◆ **TASK STATEMENT**
Please repeat only the stretch of records running from the first line through the line that contains "const FIT_GAP = 0.3;".

◆ **DATA SHOWN**

□ □ □ □ □

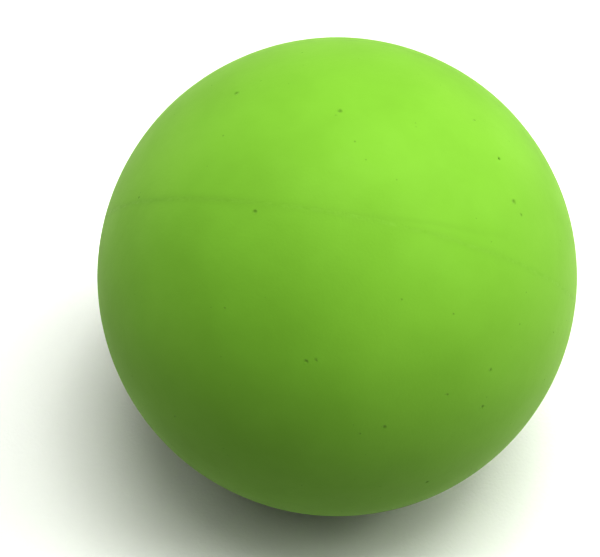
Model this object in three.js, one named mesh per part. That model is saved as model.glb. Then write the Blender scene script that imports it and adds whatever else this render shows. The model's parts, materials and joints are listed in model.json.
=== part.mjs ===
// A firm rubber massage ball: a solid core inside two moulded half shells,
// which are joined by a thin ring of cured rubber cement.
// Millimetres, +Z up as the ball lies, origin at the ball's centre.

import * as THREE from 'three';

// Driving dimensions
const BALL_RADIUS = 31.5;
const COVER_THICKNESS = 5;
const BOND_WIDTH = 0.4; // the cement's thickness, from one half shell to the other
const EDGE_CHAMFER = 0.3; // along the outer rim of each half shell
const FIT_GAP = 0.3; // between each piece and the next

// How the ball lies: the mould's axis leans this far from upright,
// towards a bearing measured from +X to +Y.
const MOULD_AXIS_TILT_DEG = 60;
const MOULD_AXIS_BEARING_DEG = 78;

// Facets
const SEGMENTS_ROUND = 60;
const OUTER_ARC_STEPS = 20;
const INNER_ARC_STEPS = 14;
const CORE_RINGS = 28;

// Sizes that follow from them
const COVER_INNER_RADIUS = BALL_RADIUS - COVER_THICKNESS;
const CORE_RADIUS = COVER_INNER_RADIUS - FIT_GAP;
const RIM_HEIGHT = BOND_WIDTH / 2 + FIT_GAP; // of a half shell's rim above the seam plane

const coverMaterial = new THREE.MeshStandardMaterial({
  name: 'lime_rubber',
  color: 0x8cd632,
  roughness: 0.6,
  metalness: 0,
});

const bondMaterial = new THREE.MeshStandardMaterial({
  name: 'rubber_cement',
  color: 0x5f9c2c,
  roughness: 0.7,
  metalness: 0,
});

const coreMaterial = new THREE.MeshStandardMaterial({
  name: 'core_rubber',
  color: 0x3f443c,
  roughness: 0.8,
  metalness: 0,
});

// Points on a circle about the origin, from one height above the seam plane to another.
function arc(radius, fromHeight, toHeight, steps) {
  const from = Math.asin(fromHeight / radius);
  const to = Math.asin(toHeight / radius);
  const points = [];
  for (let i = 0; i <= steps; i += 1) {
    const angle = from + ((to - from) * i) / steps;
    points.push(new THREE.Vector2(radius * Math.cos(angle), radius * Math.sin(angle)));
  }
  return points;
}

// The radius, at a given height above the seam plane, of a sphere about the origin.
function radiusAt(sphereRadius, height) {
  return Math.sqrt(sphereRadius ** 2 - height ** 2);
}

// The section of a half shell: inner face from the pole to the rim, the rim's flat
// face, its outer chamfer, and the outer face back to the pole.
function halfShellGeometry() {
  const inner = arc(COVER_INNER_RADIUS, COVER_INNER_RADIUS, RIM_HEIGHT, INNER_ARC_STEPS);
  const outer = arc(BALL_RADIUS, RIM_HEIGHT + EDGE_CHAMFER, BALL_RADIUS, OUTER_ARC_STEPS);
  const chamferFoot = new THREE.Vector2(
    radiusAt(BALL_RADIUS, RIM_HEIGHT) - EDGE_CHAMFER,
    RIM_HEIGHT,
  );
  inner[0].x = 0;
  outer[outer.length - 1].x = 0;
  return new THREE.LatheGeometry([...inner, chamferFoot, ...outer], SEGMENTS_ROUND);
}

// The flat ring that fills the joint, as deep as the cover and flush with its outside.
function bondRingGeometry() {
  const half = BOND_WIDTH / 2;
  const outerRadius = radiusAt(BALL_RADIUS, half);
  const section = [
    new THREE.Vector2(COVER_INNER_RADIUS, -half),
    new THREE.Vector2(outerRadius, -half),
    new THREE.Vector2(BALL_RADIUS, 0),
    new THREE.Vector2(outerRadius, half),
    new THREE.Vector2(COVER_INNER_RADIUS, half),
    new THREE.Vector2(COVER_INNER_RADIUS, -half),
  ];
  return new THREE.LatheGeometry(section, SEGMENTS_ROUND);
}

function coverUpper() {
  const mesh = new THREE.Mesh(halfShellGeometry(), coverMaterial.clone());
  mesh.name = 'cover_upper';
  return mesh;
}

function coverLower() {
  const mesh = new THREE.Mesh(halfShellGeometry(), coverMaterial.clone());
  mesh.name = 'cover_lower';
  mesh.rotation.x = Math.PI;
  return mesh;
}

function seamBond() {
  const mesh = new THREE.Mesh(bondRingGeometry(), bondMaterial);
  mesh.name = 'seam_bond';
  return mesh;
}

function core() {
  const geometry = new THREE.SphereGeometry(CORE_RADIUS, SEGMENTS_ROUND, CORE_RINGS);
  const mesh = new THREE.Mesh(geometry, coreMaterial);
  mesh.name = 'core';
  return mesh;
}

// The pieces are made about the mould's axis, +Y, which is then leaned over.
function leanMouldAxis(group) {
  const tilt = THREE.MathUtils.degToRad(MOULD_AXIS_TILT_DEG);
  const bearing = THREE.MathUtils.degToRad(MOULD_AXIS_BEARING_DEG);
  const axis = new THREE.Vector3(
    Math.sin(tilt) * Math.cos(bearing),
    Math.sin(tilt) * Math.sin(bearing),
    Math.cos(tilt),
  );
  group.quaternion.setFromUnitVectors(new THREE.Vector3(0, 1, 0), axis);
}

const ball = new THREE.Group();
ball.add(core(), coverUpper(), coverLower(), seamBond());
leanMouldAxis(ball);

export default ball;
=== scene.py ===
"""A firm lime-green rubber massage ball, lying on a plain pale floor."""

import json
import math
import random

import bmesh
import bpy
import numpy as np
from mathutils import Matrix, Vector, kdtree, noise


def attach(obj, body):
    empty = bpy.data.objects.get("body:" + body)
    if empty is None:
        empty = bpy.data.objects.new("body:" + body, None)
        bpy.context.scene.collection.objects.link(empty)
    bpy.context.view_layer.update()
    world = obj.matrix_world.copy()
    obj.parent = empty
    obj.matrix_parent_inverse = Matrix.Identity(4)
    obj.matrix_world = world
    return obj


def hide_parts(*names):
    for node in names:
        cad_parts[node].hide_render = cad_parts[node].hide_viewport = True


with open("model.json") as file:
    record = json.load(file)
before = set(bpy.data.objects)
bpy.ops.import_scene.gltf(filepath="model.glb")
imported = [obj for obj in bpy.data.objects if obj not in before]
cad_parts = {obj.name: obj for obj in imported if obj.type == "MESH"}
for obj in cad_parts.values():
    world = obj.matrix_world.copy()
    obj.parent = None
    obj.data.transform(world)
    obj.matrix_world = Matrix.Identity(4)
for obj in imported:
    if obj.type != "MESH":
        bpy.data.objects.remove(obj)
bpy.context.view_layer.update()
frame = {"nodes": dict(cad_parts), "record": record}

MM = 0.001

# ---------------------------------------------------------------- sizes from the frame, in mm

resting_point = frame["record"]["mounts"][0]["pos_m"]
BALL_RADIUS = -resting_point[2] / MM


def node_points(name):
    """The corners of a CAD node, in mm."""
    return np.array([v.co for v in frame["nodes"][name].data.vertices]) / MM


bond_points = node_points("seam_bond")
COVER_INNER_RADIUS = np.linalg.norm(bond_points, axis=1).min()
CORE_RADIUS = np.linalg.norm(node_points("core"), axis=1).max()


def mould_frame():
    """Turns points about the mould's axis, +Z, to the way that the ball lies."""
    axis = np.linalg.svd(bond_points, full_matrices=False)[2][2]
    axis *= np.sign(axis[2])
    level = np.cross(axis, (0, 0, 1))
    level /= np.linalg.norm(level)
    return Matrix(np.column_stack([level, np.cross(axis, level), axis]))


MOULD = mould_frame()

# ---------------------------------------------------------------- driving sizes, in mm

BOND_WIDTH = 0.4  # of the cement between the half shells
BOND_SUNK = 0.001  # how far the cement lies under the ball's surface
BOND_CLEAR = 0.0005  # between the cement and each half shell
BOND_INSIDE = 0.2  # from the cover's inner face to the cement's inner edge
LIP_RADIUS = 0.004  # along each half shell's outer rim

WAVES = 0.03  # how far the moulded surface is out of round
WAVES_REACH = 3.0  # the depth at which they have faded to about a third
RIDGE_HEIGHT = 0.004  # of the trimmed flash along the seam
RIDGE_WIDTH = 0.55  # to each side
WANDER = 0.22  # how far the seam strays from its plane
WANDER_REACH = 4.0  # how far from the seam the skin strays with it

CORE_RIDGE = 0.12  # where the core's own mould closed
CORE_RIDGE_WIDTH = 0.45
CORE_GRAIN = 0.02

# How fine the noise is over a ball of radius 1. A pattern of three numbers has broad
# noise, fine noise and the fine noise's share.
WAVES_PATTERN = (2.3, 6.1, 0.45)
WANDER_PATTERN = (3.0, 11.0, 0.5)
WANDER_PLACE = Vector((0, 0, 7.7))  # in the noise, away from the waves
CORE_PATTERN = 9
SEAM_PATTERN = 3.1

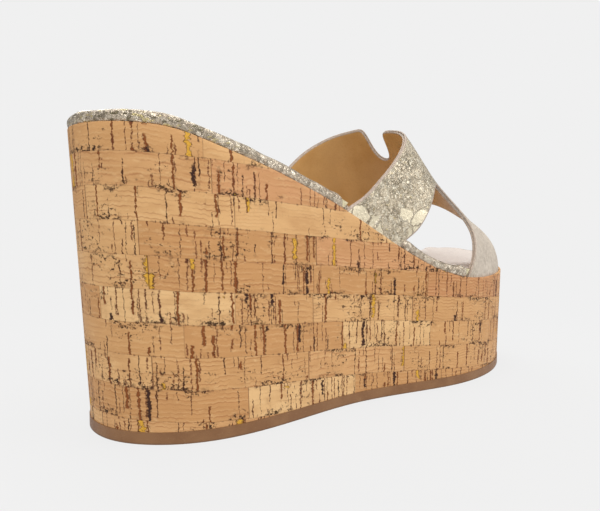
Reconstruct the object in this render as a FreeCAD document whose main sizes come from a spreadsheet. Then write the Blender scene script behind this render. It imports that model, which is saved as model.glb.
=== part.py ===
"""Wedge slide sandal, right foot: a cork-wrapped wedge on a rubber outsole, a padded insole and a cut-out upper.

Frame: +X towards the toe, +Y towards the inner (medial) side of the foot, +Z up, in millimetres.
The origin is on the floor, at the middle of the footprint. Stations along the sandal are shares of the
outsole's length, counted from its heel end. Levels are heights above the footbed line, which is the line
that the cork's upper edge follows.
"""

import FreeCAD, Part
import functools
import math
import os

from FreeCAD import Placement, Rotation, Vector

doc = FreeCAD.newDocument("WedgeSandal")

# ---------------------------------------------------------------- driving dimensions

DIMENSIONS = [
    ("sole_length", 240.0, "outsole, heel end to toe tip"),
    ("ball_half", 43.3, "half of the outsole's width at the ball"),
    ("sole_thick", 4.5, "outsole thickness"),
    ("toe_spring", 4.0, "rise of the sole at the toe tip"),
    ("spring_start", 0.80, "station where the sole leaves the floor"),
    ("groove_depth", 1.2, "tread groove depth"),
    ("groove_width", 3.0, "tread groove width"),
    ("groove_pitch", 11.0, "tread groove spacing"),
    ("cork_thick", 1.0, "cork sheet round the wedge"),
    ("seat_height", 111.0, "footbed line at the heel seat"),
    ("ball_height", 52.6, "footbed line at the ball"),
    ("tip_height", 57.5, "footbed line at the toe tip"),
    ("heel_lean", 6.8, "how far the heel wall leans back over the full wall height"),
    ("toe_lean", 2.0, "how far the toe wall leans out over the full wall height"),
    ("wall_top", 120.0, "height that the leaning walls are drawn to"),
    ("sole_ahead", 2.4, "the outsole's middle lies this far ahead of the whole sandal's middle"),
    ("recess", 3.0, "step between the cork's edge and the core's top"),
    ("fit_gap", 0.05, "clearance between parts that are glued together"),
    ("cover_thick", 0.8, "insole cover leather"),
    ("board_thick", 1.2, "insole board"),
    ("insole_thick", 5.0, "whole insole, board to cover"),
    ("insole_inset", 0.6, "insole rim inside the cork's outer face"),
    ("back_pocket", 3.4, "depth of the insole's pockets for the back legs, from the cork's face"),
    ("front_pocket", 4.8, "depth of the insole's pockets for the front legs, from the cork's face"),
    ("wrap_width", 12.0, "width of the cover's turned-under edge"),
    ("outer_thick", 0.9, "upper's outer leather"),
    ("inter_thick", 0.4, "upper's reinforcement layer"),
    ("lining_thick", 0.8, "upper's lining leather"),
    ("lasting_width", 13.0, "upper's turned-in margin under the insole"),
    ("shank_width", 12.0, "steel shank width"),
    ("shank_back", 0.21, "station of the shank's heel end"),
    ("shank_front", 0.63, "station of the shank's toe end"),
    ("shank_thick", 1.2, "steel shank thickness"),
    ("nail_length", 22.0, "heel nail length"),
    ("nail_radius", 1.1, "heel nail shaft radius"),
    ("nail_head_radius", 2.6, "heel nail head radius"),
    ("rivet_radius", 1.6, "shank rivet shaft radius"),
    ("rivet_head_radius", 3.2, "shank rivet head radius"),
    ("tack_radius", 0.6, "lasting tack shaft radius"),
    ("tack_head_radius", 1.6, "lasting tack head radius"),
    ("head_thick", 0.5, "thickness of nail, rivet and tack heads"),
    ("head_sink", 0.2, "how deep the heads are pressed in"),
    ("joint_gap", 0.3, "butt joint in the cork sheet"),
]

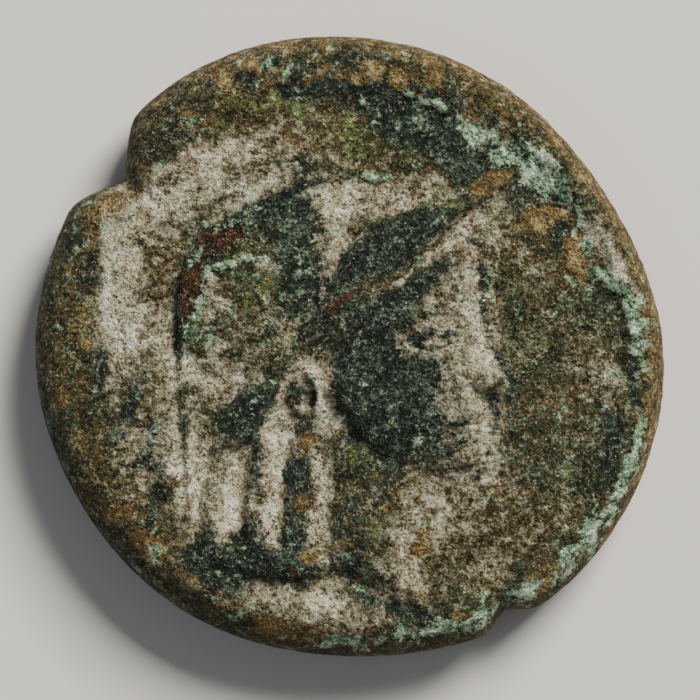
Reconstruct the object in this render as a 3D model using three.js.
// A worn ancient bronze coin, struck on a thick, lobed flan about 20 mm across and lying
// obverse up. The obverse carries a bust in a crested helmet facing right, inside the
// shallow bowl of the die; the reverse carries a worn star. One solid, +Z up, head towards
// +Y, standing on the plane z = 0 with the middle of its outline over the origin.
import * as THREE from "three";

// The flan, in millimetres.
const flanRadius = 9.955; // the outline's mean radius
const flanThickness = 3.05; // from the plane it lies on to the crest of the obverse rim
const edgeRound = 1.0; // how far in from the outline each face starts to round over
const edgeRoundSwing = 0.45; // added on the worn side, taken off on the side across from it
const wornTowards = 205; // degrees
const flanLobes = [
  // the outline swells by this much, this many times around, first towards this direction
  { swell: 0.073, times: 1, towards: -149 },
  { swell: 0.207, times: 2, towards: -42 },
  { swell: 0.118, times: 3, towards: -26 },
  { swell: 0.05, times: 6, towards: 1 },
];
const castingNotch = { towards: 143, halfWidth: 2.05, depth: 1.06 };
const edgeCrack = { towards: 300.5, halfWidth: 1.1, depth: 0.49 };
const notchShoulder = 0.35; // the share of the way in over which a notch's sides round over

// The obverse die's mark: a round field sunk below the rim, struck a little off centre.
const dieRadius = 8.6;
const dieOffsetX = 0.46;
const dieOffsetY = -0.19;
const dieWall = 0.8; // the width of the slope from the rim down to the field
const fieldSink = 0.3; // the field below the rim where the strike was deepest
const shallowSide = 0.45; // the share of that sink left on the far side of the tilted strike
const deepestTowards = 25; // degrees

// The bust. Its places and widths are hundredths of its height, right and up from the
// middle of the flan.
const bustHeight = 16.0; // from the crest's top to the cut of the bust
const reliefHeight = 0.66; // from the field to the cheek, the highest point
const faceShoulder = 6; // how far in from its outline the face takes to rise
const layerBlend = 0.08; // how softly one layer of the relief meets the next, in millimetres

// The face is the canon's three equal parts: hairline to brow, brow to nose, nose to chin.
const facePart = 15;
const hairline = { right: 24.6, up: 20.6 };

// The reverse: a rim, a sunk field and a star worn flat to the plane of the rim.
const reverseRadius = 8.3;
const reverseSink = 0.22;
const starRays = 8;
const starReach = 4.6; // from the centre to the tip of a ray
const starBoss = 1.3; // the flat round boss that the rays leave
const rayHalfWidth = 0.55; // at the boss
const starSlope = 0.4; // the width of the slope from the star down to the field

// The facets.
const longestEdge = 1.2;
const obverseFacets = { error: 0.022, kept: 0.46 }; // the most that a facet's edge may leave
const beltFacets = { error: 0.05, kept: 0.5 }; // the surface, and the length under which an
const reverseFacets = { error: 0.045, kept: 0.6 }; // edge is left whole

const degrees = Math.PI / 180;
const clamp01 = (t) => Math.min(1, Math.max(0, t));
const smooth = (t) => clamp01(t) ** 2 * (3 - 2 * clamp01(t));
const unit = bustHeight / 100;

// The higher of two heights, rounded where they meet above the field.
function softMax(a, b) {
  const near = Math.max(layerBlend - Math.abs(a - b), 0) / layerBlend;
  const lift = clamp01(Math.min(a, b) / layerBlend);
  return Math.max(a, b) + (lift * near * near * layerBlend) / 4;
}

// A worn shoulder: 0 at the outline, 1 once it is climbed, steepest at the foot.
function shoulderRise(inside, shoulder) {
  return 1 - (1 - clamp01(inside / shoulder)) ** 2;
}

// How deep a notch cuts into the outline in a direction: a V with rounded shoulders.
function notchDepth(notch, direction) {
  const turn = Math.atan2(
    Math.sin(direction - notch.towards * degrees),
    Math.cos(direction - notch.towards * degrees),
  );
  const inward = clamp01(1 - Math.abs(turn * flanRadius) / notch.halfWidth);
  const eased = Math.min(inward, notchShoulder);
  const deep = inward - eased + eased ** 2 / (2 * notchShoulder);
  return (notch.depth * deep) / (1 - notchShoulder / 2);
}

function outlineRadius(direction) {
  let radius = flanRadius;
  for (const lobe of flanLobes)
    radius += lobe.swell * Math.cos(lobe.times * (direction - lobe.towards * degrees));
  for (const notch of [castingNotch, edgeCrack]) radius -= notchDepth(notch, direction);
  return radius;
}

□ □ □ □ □

◆ **RESPONSE**
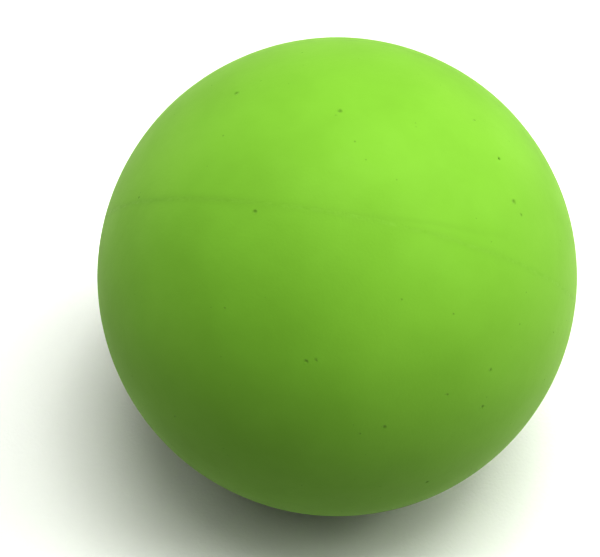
Model this object in three.js, one named mesh per part. That model is saved as model.glb. Then write the Blender scene script that imports it and adds whatever else this render shows. The model's parts, materials and joints are listed in model.json.
=== part.mjs ===
// A firm rubber massage ball: a solid core inside two moulded half shells,
// which are joined by a thin ring of cured rubber cement.
// Millimetres, +Z up as the ball lies, origin at the ball's centre.

import * as THREE from 'three';

// Driving dimensions
const BALL_RADIUS = 31.5;
const COVER_THICKNESS = 5;
const BOND_WIDTH = 0.4; // the cement's thickness, from one half shell to the other
const EDGE_CHAMFER = 0.3; // along the outer rim of each half shell
const FIT_GAP = 0.3; // between each piece and the next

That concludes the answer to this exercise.